● **INSTRUCTION**
Look in the material below for the line with "for name, shape" and the line with "bpy.context.scene.camera = camera", then set down exactly those two lines and all lines between, nothing more.

-- Begin SUPPLIED RECORDS --

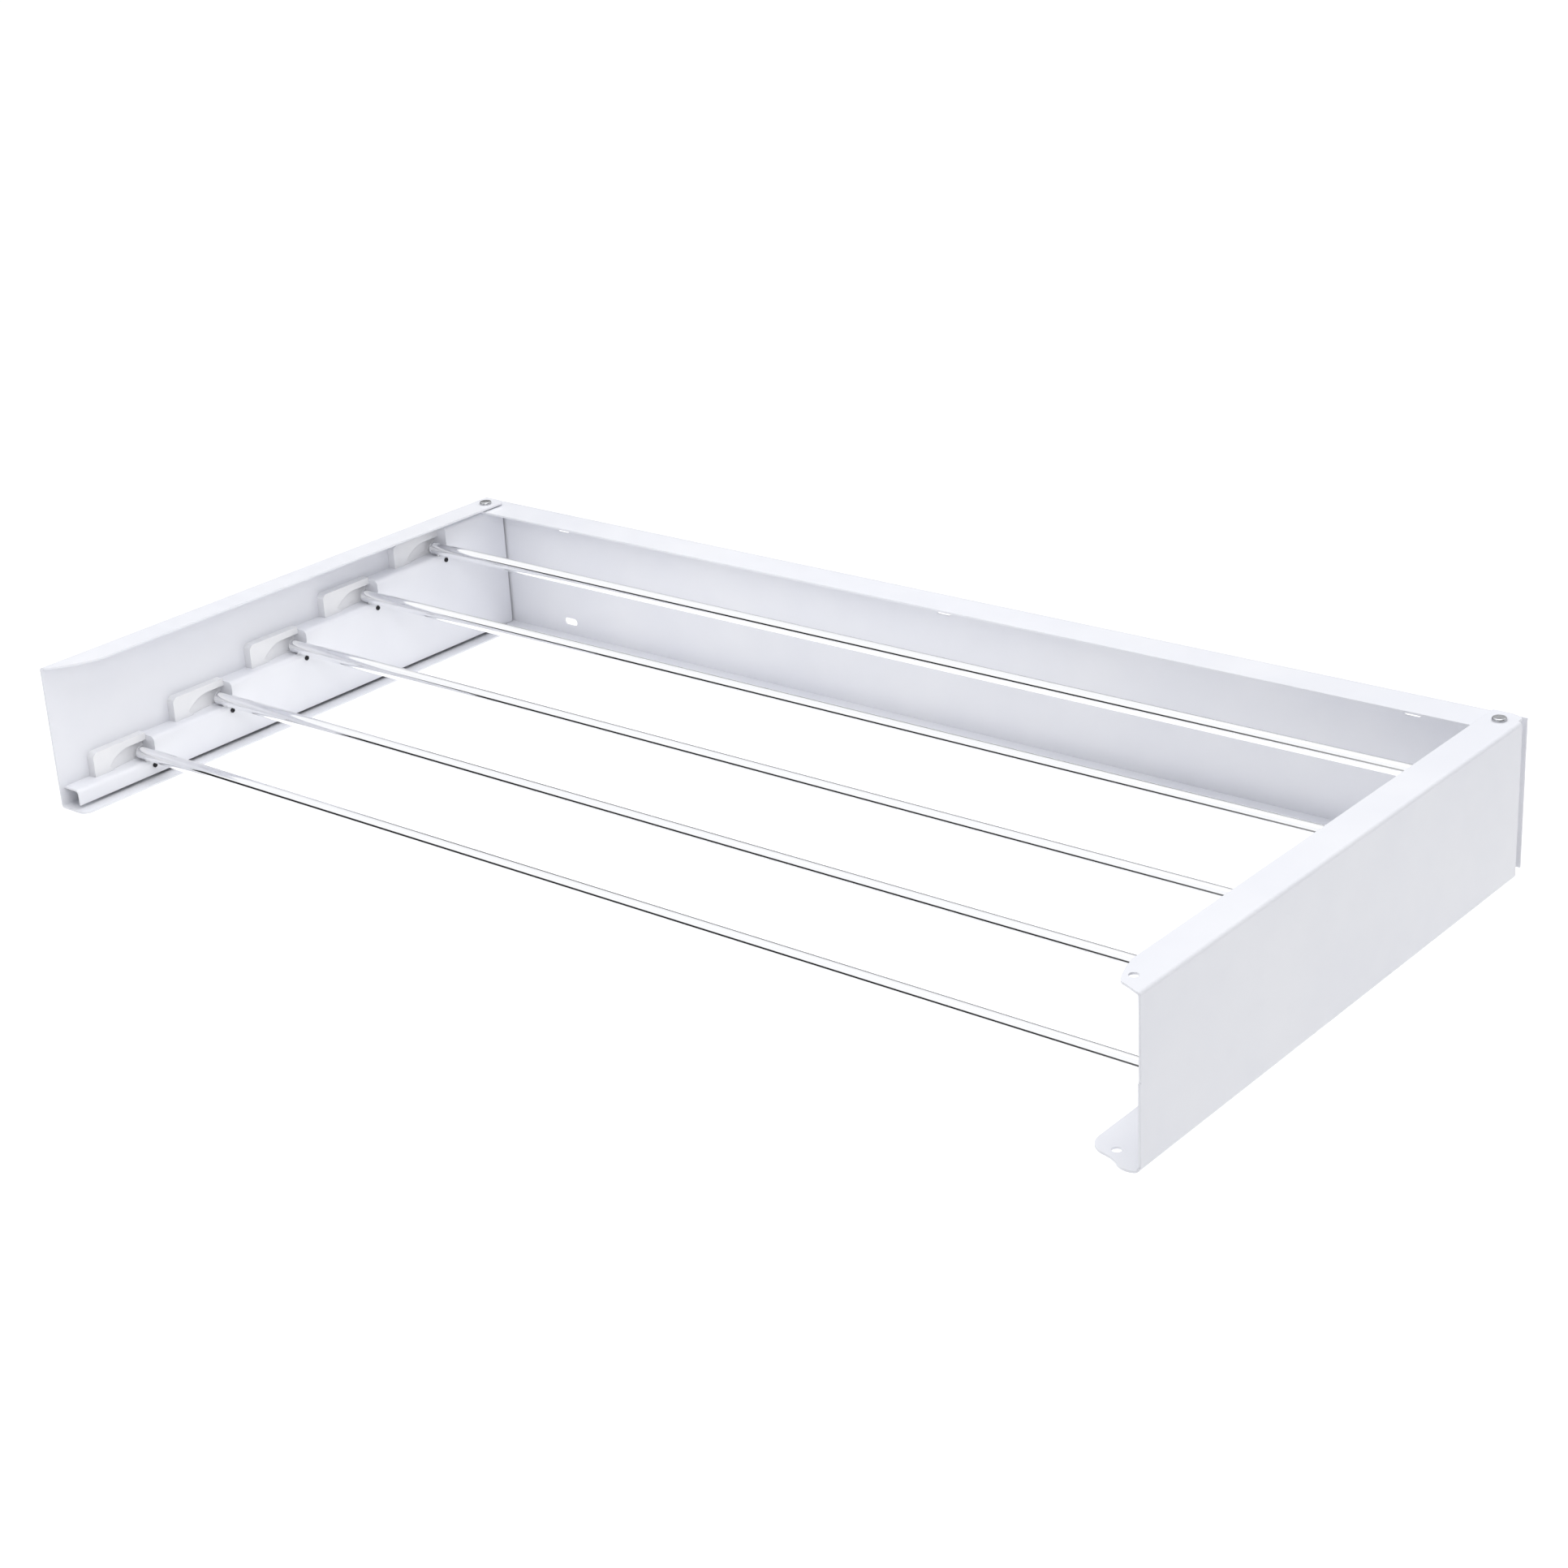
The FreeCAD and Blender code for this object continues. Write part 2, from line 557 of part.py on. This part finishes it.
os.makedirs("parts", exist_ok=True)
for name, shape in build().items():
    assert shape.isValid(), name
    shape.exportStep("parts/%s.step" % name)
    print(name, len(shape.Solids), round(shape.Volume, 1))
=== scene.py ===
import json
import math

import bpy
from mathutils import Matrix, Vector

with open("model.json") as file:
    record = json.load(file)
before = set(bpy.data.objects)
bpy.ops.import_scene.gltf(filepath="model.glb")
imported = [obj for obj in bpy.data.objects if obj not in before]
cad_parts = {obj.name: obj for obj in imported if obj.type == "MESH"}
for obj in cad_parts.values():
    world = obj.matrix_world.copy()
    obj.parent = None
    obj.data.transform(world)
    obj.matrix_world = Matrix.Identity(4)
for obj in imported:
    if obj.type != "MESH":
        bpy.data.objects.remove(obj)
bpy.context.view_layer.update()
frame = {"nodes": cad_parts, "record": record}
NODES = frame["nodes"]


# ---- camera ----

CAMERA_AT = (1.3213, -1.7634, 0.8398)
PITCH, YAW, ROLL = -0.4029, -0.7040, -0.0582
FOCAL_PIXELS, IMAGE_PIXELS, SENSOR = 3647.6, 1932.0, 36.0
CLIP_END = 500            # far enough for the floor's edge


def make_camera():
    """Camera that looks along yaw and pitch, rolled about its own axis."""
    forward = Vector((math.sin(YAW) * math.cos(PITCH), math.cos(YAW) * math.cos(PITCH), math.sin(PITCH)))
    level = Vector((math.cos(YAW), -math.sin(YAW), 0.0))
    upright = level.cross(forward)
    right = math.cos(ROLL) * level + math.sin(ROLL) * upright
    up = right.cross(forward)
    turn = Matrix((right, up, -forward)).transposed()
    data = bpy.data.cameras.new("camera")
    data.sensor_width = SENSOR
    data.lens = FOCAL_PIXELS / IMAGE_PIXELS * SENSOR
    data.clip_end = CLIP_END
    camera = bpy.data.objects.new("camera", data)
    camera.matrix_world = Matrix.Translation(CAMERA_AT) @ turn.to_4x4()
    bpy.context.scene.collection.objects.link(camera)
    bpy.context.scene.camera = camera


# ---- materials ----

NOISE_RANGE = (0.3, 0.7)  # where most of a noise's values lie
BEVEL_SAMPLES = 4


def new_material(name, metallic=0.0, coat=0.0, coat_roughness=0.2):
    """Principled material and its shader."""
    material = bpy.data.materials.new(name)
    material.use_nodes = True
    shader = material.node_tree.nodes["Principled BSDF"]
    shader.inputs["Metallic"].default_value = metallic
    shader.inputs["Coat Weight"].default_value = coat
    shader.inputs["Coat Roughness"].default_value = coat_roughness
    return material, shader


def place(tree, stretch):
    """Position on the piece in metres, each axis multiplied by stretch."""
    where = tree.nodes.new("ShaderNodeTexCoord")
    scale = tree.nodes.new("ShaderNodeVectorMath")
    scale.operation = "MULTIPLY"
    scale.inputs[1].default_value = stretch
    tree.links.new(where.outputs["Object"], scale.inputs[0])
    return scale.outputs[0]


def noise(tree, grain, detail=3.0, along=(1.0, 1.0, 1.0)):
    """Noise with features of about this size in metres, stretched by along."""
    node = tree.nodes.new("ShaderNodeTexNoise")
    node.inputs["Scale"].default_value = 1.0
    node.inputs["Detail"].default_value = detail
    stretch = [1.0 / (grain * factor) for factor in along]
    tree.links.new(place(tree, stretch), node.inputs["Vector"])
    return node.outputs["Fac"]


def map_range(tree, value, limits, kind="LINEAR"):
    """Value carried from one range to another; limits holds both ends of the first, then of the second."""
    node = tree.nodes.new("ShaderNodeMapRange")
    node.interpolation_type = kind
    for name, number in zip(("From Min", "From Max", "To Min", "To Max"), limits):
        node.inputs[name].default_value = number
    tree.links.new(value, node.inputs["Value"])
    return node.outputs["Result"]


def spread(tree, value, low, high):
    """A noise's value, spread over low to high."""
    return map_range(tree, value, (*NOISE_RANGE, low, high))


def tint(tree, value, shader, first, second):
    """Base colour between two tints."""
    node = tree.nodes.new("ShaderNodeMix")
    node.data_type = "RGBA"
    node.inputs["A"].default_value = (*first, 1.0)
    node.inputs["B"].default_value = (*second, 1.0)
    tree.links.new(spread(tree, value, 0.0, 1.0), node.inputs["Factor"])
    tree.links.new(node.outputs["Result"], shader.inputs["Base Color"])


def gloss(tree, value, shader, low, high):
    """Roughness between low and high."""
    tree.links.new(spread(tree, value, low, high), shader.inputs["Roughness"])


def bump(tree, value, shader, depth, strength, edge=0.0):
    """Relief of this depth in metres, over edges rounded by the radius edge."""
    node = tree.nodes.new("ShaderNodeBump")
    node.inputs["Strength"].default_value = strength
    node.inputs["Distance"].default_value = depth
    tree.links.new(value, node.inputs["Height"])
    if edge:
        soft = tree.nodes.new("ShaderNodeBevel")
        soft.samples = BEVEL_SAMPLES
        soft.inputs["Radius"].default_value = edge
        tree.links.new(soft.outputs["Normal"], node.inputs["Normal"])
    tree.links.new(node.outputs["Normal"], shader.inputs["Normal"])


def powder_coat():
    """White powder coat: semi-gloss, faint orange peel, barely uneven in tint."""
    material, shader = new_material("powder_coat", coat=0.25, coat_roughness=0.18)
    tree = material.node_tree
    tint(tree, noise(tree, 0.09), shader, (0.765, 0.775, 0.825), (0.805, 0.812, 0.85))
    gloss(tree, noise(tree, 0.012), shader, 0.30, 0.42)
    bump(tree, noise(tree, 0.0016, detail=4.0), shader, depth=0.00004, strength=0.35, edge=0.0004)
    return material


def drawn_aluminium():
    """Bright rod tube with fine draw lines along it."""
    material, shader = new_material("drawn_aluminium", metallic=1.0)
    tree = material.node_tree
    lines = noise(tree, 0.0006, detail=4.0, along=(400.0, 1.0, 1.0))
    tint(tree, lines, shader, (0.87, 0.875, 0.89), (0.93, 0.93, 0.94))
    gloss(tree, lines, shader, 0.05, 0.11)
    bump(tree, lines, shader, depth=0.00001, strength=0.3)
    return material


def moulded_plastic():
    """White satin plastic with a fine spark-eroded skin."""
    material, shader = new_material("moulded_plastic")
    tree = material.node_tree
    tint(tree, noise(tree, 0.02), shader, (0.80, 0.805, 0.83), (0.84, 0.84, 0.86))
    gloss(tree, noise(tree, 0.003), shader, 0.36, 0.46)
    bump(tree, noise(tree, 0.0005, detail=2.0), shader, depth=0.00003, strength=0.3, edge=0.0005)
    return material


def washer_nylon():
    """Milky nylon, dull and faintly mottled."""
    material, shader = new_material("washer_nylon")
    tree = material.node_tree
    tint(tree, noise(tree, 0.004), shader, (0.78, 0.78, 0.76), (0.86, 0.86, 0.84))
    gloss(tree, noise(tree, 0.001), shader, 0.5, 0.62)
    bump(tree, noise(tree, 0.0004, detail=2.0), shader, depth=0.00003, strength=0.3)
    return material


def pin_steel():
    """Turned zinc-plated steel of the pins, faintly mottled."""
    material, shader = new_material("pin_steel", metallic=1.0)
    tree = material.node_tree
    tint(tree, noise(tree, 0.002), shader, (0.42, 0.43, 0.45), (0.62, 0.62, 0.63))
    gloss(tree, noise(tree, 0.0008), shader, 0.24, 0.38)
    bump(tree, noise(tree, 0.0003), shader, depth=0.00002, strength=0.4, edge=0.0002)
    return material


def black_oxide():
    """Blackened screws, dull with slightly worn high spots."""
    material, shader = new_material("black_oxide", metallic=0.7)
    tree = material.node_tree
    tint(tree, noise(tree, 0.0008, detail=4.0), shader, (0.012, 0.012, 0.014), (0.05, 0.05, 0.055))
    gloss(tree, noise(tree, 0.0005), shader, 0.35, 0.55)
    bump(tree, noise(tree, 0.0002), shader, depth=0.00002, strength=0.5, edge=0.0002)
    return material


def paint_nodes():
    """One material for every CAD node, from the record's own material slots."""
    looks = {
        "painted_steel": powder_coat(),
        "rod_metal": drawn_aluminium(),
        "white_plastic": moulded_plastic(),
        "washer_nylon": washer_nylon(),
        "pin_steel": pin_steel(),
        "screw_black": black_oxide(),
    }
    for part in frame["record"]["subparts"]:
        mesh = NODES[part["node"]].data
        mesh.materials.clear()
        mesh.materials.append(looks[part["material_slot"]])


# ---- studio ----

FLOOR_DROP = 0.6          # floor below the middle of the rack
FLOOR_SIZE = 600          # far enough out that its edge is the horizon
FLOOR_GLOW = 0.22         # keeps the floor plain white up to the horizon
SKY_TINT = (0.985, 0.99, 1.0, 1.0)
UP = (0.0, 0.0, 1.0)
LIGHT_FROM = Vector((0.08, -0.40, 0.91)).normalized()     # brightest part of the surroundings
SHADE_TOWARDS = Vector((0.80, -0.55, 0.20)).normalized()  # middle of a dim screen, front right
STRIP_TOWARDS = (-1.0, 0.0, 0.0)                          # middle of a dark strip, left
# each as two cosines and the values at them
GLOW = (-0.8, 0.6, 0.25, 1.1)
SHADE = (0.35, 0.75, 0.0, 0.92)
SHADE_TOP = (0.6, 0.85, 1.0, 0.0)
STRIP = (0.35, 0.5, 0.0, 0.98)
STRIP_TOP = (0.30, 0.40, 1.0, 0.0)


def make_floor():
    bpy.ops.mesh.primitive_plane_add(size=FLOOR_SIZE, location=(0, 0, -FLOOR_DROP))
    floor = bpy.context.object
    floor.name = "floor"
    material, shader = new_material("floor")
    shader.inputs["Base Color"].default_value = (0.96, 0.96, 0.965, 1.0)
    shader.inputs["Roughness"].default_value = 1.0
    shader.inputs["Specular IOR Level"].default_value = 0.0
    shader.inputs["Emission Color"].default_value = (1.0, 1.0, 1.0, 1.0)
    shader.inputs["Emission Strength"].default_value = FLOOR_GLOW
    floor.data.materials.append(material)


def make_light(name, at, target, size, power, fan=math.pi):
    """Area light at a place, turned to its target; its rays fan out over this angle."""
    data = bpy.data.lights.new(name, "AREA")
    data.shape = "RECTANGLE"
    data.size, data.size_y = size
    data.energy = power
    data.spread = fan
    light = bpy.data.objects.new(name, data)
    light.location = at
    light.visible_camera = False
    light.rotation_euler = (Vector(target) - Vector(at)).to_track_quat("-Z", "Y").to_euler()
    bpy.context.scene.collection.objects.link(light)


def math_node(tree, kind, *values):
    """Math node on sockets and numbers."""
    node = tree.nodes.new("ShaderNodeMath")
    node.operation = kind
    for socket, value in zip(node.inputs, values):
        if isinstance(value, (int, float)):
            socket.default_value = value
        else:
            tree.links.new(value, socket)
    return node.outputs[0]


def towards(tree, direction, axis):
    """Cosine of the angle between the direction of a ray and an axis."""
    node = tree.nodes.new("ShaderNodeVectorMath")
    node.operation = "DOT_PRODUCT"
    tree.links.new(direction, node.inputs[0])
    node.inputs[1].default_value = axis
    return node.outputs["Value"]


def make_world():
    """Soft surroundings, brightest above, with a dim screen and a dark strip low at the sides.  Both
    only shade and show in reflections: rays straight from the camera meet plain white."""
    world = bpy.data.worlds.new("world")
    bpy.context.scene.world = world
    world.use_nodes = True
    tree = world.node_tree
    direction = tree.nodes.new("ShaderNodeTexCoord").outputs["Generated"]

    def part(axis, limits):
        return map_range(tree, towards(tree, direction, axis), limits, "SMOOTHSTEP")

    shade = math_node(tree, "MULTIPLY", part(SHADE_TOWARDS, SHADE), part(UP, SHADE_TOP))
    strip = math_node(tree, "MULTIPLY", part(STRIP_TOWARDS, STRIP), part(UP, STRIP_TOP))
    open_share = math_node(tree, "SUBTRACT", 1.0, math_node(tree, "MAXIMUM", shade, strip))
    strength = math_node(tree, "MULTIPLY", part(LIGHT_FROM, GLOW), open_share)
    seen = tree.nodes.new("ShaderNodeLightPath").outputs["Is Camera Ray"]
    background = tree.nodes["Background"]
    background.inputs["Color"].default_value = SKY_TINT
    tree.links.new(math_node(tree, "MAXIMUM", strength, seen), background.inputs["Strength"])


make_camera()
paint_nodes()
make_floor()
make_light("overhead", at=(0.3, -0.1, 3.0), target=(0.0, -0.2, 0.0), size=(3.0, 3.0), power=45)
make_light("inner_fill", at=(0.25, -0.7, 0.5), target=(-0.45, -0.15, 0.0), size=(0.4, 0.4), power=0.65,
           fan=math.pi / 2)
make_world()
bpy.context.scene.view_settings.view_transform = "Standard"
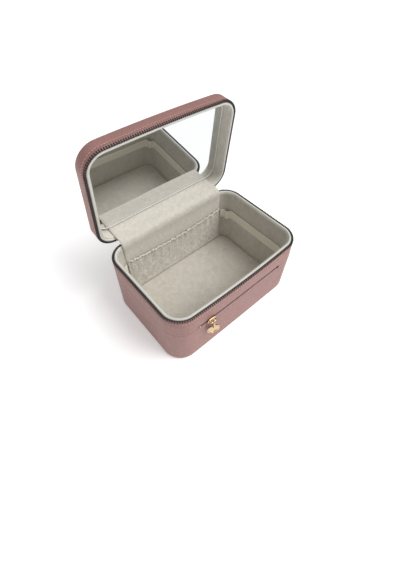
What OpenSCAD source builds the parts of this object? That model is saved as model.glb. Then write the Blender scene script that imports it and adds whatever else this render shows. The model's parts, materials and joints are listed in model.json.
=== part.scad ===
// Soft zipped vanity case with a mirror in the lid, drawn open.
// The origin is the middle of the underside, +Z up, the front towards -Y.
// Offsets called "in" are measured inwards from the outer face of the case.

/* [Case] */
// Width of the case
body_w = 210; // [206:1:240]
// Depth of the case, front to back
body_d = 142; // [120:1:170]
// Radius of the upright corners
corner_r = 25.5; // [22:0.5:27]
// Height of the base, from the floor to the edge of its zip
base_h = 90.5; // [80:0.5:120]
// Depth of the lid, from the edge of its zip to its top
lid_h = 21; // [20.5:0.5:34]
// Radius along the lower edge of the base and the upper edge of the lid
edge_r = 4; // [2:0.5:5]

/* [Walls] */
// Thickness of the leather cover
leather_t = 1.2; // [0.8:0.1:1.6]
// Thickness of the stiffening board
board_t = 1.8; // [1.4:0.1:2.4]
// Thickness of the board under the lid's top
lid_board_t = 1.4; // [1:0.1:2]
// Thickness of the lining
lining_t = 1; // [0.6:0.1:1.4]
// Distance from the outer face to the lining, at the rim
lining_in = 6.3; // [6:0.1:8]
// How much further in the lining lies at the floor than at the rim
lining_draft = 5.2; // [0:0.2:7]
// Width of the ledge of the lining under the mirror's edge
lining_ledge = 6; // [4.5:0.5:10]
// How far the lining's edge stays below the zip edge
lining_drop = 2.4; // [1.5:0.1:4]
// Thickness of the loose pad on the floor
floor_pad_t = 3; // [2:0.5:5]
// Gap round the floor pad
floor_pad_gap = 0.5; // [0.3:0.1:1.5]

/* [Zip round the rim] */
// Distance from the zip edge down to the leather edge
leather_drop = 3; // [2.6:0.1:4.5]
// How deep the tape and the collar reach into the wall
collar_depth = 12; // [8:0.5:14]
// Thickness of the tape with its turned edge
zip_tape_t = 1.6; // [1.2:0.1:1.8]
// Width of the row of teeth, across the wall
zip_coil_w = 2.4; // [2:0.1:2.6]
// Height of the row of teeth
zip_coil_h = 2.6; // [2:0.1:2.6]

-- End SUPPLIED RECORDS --

● **EXERCISE ANSWER**
for name, shape in build().items():
    assert shape.isValid(), name
    shape.exportStep("parts/%s.step" % name)
    print(name, len(shape.Solids), round(shape.Volume, 1))
=== scene.py ===
import json
import math

import bpy
from mathutils import Matrix, Vector

with open("model.json") as file:
    record = json.load(file)
before = set(bpy.data.objects)
bpy.ops.import_scene.gltf(filepath="model.glb")
imported = [obj for obj in bpy.data.objects if obj not in before]
cad_parts = {obj.name: obj for obj in imported if obj.type == "MESH"}
for obj in cad_parts.values():
    world = obj.matrix_world.copy()
    obj.parent = None
    obj.data.transform(world)
    obj.matrix_world = Matrix.Identity(4)
for obj in imported:
    if obj.type != "MESH":
        bpy.data.objects.remove(obj)
bpy.context.view_layer.update()
frame = {"nodes": cad_parts, "record": record}
NODES = frame["nodes"]


# ---- camera ----

CAMERA_AT = (1.3213, -1.7634, 0.8398)
PITCH, YAW, ROLL = -0.4029, -0.7040, -0.0582
FOCAL_PIXELS, IMAGE_PIXELS, SENSOR = 3647.6, 1932.0, 36.0
CLIP_END = 500            # far enough for the floor's edge


def make_camera():
    """Camera that looks along yaw and pitch, rolled about its own axis."""
    forward = Vector((math.sin(YAW) * math.cos(PITCH), math.cos(YAW) * math.cos(PITCH), math.sin(PITCH)))
    level = Vector((math.cos(YAW), -math.sin(YAW), 0.0))
    upright = level.cross(forward)
    right = math.cos(ROLL) * level + math.sin(ROLL) * upright
    up = right.cross(forward)
    turn = Matrix((right, up, -forward)).transposed()
    data = bpy.data.cameras.new("camera")
    data.sensor_width = SENSOR
    data.lens = FOCAL_PIXELS / IMAGE_PIXELS * SENSOR
    data.clip_end = CLIP_END
    camera = bpy.data.objects.new("camera", data)
    camera.matrix_world = Matrix.Translation(CAMERA_AT) @ turn.to_4x4()
    bpy.context.scene.collection.objects.link(camera)
    bpy.context.scene.camera = camera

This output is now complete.